Aleister Crowley, fruto de uma rica família britânica, nasceu em 1875 e faleceu em 1947. Era habilidoso em várias áreas, mas foi com a prática da magia negra que colecionou muitos seguidores e admiradores, dentre eles músicos e escritores famosos. Ian Fleming, o criador de James Bond, propôs que Crowley se infiltrasse em agências nazistas interessadas pelo ocultismo. E possivelmente o ‘V’ de Vitória de Churchill foi aconselhado por ele. Na prática, não passou de um charlatão, um playboy metido a bruxo que viveu à custa de quem acreditava nas suas bobagens. De bom mesmo foi só ter inspirado Ozzy Osbourne, Randy Rhoads e Bob Daisley a compor Mr. Crowley, uma das melhores músicas da carreira solo do ex-Sabbath.

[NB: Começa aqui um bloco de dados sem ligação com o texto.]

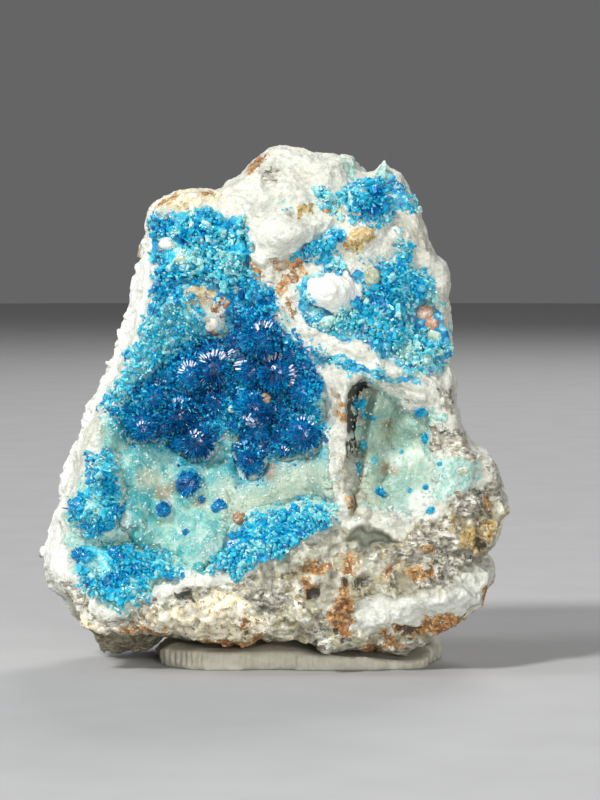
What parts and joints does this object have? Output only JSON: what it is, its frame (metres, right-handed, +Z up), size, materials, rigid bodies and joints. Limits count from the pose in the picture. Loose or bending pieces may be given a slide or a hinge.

Um dos gurus mais famosos do século XX foi o americano Jim Jones, líder do culto 'Templo dos Povos'. Começou suas atividades pseudo religiosas em Indiana, EUA. Curiosamente, visitou, nos anos 60, minha cidade natal, Belo Horizonte, e a colocou numa lista dos locais mais seguros caso houvesse uma guerra nuclear. Em 1965, mudou-se para a Califórnia, onde o fanatismo por ele cresceu de vez e, nos anos 70, foi para a selva da Guiana, no norte da América do Sul, com seus seguidores. O congressista americano Leo Ryan liderou uma delegação para investigar abusos de direitos humanos por parte de Jones. Em 1978, Ryan e outras 4 pessoas foram assassinadas por tiros em Georgetown, capital guianense, após deixar o local da comunidade. Ampliando em escala a tragédia, Jim, em seguida, ordenou então o suicídio / assassinato em massa de 918 dos seus membros em Jonestown, Guiana, muitos deles envenenados por cianeto. O maluco então suicidou com um tiro na cabeça.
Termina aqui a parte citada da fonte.